4. Mentally: keep a running list of all the good he's done. When he messes up (as he inevitably will because he is human just like you), fight the urge to cancel all his good deeds because of the dumb thing he just said or the stupid mistake he just made.
We tend to keep a list of all the BAD deeds our man has done over the years. Egyptian women can be champs at this and affectionately call this bad-deed list اللسته السوده, the Black List, lol. Whenever a husband annoys his wife, she'll pull out her Black List of his past crimes and beat him over the head with it, even if he has apologized for that stuff long ago and she had "forgiven" him.
Don't be like that. This wiping clean of all the good at the first sign of the bad is so demoralizing and discouraging. Your husband will feel like he can never win, can never do anything right for you, can never make you happy. He does a lot to try to make you happy, but at his first mistake, you wipe the slate clean and flush his previous hard work down the toilet, and now he's back at zero. He is now forced to claw his way back into your good graces, his entire record of kindness to you erased. "I've never seen a good deed from you," as the hadith says.
I read this hadith early on in my marriage and I was very scared I'd fall into it.

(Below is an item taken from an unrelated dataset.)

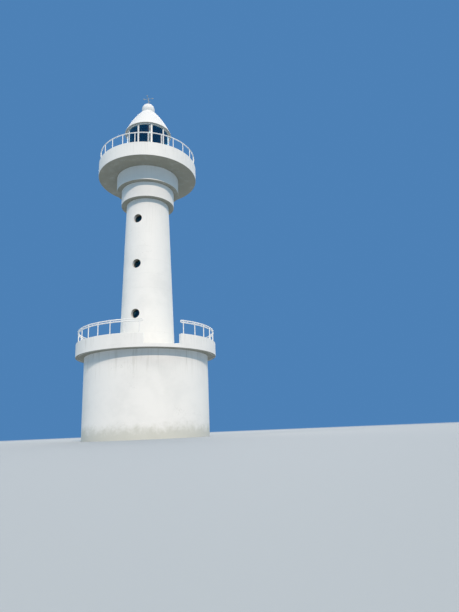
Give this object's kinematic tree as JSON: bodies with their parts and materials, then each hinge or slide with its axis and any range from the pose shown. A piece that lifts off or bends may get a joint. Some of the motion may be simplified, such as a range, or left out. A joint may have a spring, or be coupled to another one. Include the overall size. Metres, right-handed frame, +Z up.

So I created a document on my laptop called "Things I Love About My Husband." I listed all the nice things he'd done for me, all the ways he goes out of his way to make me happy, all the times he'd helped or surprised me or spoiled me.
Then when something came up (an argument, a fight, an issue--marriage is full of these and that's okay), I'd pull up this White List lol to calm myself down and put everything into perspective. (He still better apologize tho!)
So make a White List, and tear up that long Black List, ladies. You'll be happier and so will your husband inshaAllah.